Except Honey doesn't do that. Online shops pay Honey to ignore the best coupons, so that the customer will pay more than if they had looked for the coupons themselves. They run a cashback scheme that is no different than e.g. payback cards, but they deceptively fund it using affiliate marketing, meaning that the user is getting a pittance in savings in comparison to what honey gets.

1 comments

You're getting caught up in the social media hysteria. Honey's partnership with merchants to create Honey-specific coupons is relatively new, Honey was sold to PayPal long before they had any partnerships with merchants, Honey's value (as a business) and revenue comes from the pure affiliate marketing: getting attribution for sales. Honey has never hidden this: https://web.archive.org/web/20191121204313/https://help.join...
They never made it clear that they always replaced others affiliate links, like the creators affiliates that also promoted honey, and also did it even when they didn't find any codes. And did this at checkout.
How could they have been any clearer? Just because some creators didn’t realise they were being paid by Honey to cannibalise their own affiliate commissions does not mean Honey hid it. A number of creators have said this realisation about Honey has prompted them to take a closer look at how the companies they advertise work: that’s an admission of doing zero diligence when choosing to work with an advertiser.

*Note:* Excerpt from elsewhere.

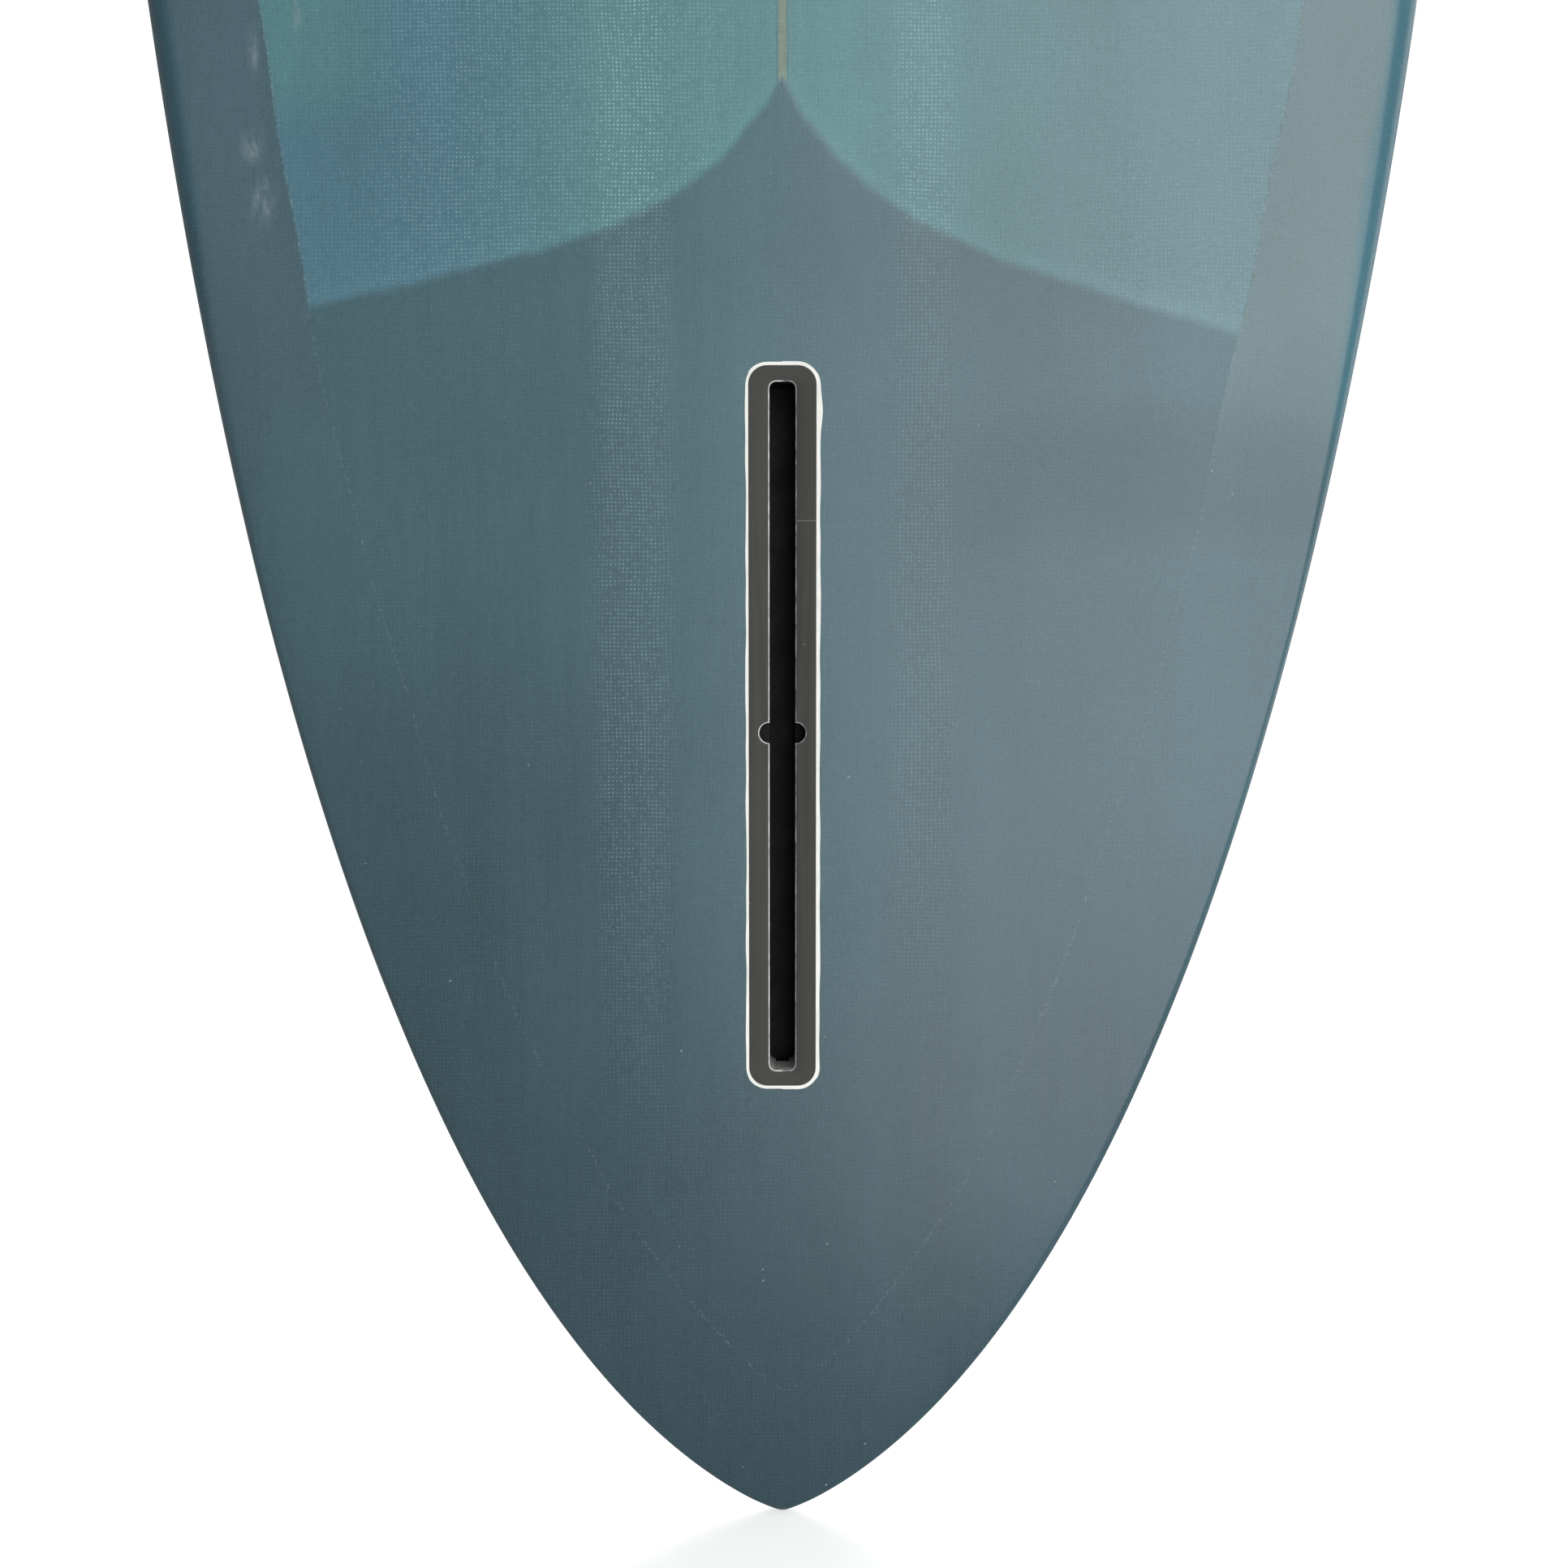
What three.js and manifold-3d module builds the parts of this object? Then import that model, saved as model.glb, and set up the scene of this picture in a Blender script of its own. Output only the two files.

The entire point of Honey is that it is activated at checkout: how else could it work?

Also ask yourself about the merchants involved: did NordVPN know about the relationship between Honey and affiliate commissions? Of course, they were paying Honey too. And yet NordVPN chose to use last-click attribution for deals with influencers.

> The entire point of Honey is that it is activated at checkout: how else could it work?

There is a (imo bad faith) argument that Honey directs you to a cheaper vendor (How? When? I’ve never seen it) thus saving the consumer money. I have never seen anyone use Honey this way and I’m not even sure what user behavior / UI they have built up around this flow but I feel it’s just to cover their ass.